Bear That looks great I may give that a try

Richie


----------



## SmokinAl

Looks delicious!

A point for the Mrs!

Al


----------



## HalfSmoked

Awesome looking bread looks like the Bear was roaming around though the one looks short. Points for Mrs. Bear.  
	

	
	
		
		



		
		
	


	





Warren


----------



## Bearcarver

c farmer said:


> Oh my that looks good.
> 
> We have to replace the eggs thou.


Thank You Adam!!

What do you replace the Eggs with---I heard you can use Apple Sauce. 
	

	
	
		
		



		
		
	


	





An Thanks for the Points.

Bear


----------



## Rings Я Us

Hope the Bumpuss family locked up their Hounds.
:Looks-Great:


----------



## Bearcarver

Ravage811 said:


> Looks good, thanks for sharing. My wife is actually getting ready to make zucchini bread now, will have to show her this recipe.
> 
> Points...


Thank You Ravage!!

I love these, only I call them cakes---More like cake than Bread.

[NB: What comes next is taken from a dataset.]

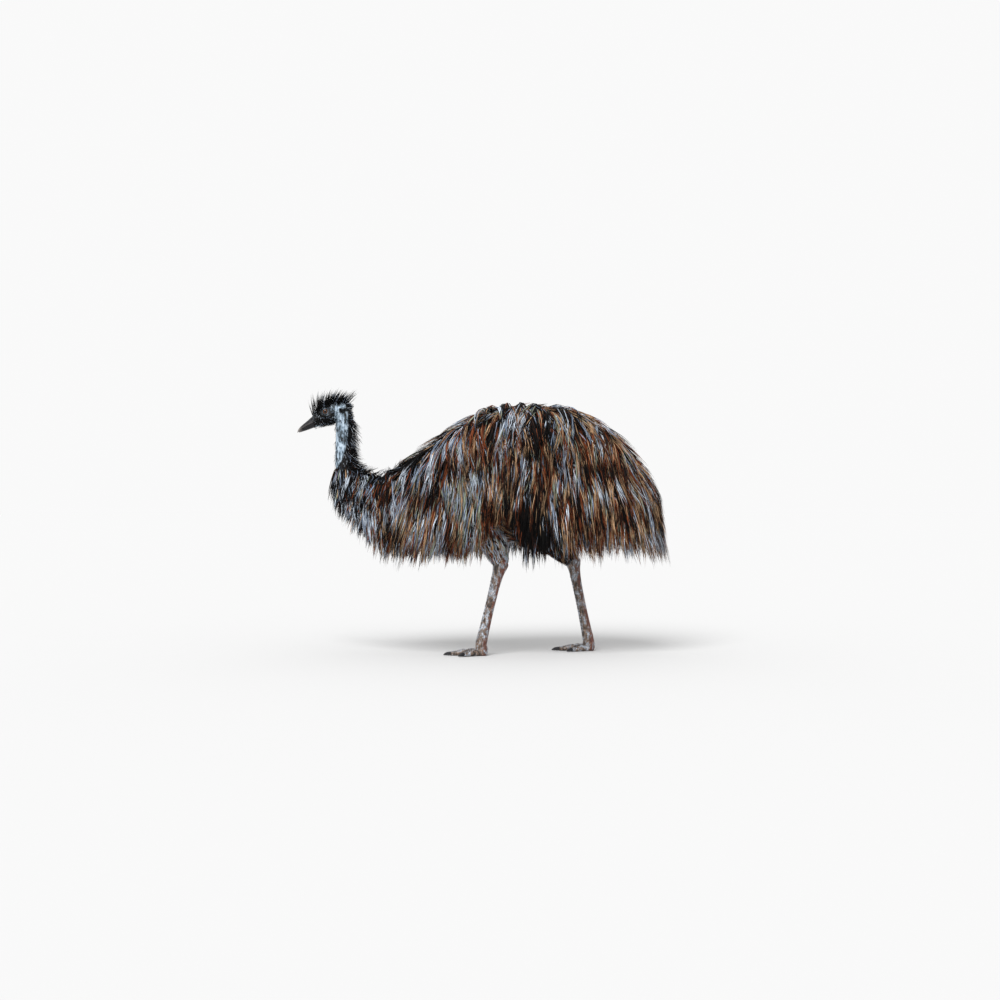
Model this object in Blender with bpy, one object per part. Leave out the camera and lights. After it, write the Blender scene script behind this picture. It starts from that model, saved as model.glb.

And Thanks for the Points.

Bear


Ososmokeshack said:


> Looks like a great easy recipe.
> 
> Looks like your bottom right loaf ran into some issues. Not necessarily bad issues.


Thank You Oso !!

What Bottom Right Loaf? 
	

	
	
		
		



		
		
	


	









Bear


----------



## pc farmer

Bearcarver said:


> Thank You Adam!!
> 
> What do you replace the Eggs with---I heard you can use Apple Sauce.
> 
> 
> 
> 
> 
> 
> 
> 
> 
> 
> 
> 
> 
> 
> 
> 
> 
> 
> 
> 
> An Thanks for the Points.
> 
> Bear


Apple sauce, coke, bananas, tofo.


----------



## Rings Я Us

Mrs. Bear ever make homemade Bear Claws? [emoji]129299[/emoji]


----------



## griz400

Tell Mrs. that it looks incredible .. glad she is doing good now and to baking ... points to Mrs. bear


----------



## Rings Я Us

Yes.. a banana is a good replacement for an egg. That's generally what vegan recipes will do also. I think.. lol


----------



## Bearcarver

SmokinAl said:


> Looks delicious!
> 
> A point for the Mrs!
> 
> Al


Thanks Al !!

Bear


----------



## Bearcarver

HalfSmoked said:


> Awesome looking bread* looks like the Bear was roaming around though the one looks short*. Points for Mrs. Bear.
> 
> 
> 
> 
> 
> 
> 
> 
> 
> 
> 
> 
> 
> 
> 
> 
> 
> 
> 
> 
> Warren


Thank You Warren!!

I'll have to watch those things closer next time. 
	

	
	
		
		



		
		
	


	





And Thanks for the Points.

Bear


----------



## Bearcarver

Rings R Us said:


> Hope the Bumpuss family locked up their Hounds.


LOL---No hounds here!!

Just a Kitty.

Bear


Rings R Us said:


> Mrs. Bear ever make homemade Bear Claws? [emoji]129299[/emoji]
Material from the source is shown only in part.